Reynolds signs major tax cuts into law
Bill-signing comes just hours before Reynolds delivers national speech
Republican lawmakers watch Gov. Kim Reynolds sign a tax cut into law. (Photo by Katie Akin/Iowa Capital Dispatch)
Surrounded by dozens of Republican lawmakers, Gov. Kim Reynolds signed a major tax cut into law Tuesday afternoon, securing a legislative priority hours before delivering a national address Tuesday night.
Republicans reached a compromise on the package Thursday, passing a final deal through the House and Senate in a one-day sprint. The law will change Iowa’s income tax rate to a flat 3.9%, reduce corporate taxes and eliminate the state tax on retirement income.
“We’re sending a very clear message to the rest of the country that Iowa is open for business,” Reynolds said.
Read more: Iowa lawmakers pass massive tax cut
Reynolds signed the bill in Des Moines on Tuesday afternoon. She will deliver the Republican response to President Joe Biden’s State of the Union address on Tuesday night.
House Speaker Pat Grassley said lawmakers did not rush the bill’s passage ahead of the speech, but both Grassley and Senate Majority Leader Jack Whitver acknowledged the tax cuts would likely be part of the governor’s narrative.
“I think she has an opportunity tonight to tell the Iowa story over the last couple years,” Whitver said. “And, certainly, tax reform and this bill that we signed today (are) a huge part of that Iowa story.”

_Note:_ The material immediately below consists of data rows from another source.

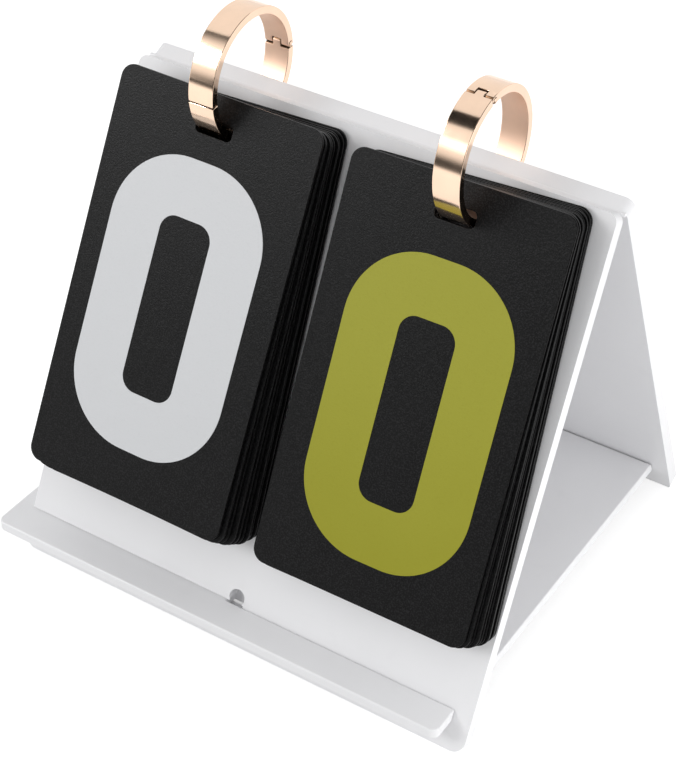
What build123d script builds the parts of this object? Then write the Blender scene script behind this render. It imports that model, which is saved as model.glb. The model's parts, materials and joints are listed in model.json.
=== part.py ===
from build123d import *
import os
from math import cos, radians, sin, sqrt, tan

# Tabletop flip scoreboard: a three-plate A-frame stand with two packs of number cards on two
# hinged rings. Millimetres. X runs along the ridge (to the viewer's right), Y from front to
# back, Z up. The origin is on the table, under the middle of the whole object.

# ---- stand: two leaning plates joined along the ridge by a thin web ----
stand_width = 113.2           # the base plate is as wide
ridge_height = 103.6          # table to the outer top edge of a plate
ridge_depth = 6.8             # between the two outer top edges
plate_lean = 65.0             # degrees from the table
plate_thickness = 3.4
top_corner_radius = 2.0
foot_corner_radius = 3.0
web_thickness = 0.6           # the living hinge between the two plates

# ---- base plate, half-lapped into both leaning plates ----
base_thickness = 2.4
base_top = 8.1                # height of its upper face
ledge_reach = 7.9             # how far it stands out past each leaning plate
base_corner_radius = 2.0
base_offset = 4.0             # short of home: the base is not pushed in all the way
lap_past_middle = 0.5         # each plate slot runs this far past the middle
base_lap_short = 0.4          # each base slot stops this far short of its middle
slot_play = 0.15              # over the base in a plate slot, and under it
slot_hole_radius = 1.9        # the round hole at the end of a plate slot
slot_hole_rise = 1.3          # its centre over the base's upper face, along the slope
lap_clearance = 0.25          # between a leaning plate and its slot in the base

# ---- rings ----
ring_outer_radius = 14.5
ring_thickness = 1.8
ring_width = 6.0
ring_spacing = 56.7           # between the two rings along the ridge
ring_forward = 2.75           # ring centre in front of the front plate's top edge
ring_depth = 6.95             # from the ridge down to the band's inside, at its lowest
left_ring_angle = 6.0         # about X. The left ring's hinge is at the rear, its gate above
right_ring_angle = -80.0      # a mirror image: its hinge is at the top, its gate at the rear
pin_radius = 0.45
pin_clearance = 0.05
knuckle_width = 2.0           # the middle knuckle, of the three
knuckle_gap = 0.1
knuckle_relief = 1.05         # how far the facing half is cut back from the pin
tongue_length = 1.2
tongue_width = 2.4
tongue_thickness = 0.8
tongue_clearance = 0.15

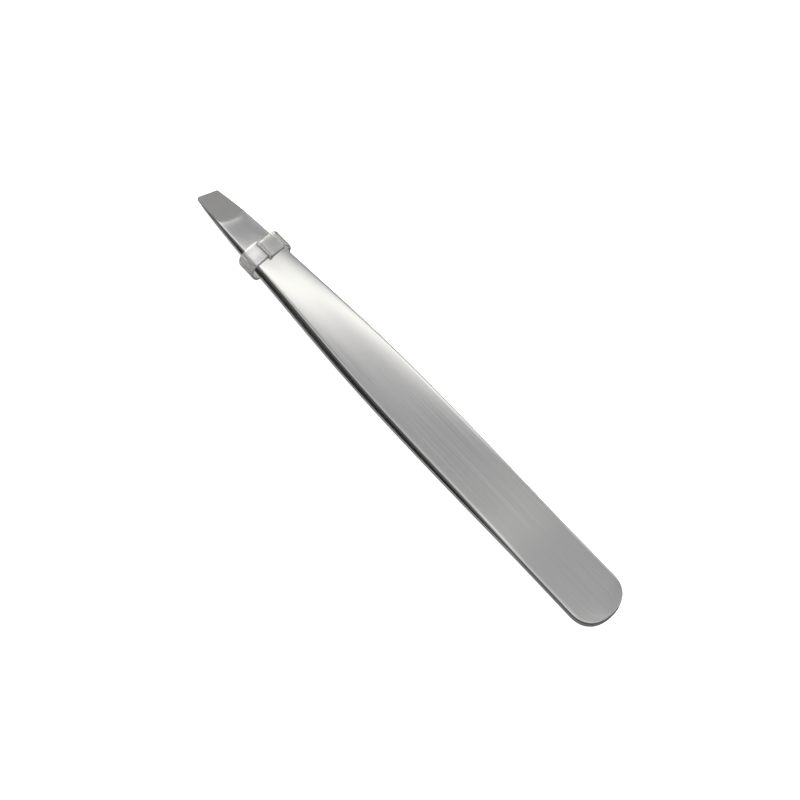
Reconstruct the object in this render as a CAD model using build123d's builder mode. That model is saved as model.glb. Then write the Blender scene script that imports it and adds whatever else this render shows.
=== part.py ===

The Iowa Democratic Party objected to the law, calling the tax cuts “reckless” in a Tuesday statement. The majority of Democrats in the Iowa Legislature opposed the bill.
“A flat tax isn’t fair, and Kim Reynolds is doubling down on an outdated tax policy that has failed other states – and will fail Iowans,” Iowa Democratic Party Chair Ross Wilburn said. “We need a tax plan that not only funds our communities fairly but also puts cash in the pockets of all Iowans, not just a wealthy few.”
What do the tax cuts mean for me?
Most of the changes in the 2022 tax package will phase in gradually, which Whitver said was a mechanism to ensure Iowa could “continue to fund priorities.” But some of the changes will begin as soon as 2023.
“Iowans can expect a tax reduction right away, and then even more as we go through the next four years,” Whitver said.
The first change Iowans will see is the elimination of a state tax on retirement income. Beginning in 2023, the state will no longer tax 401(k)s, pensions and IRAs. Retired farmers will be eligible for new tax exemptions in 2023, including an option to exempt income from cash rent or crop-share agreements.
The flat income tax will come into effect fully by 2026. Until then, the state will gradually eliminate the highest tax bracket, lowering the rate until everyone is at 3.9%.
Corporate taxes will also decrease gradually, based on the amount the state collects each year. Every year Iowa has more than $700 million in net corporate income tax receipts, the top rate will decrease, working its way down to 5.5%.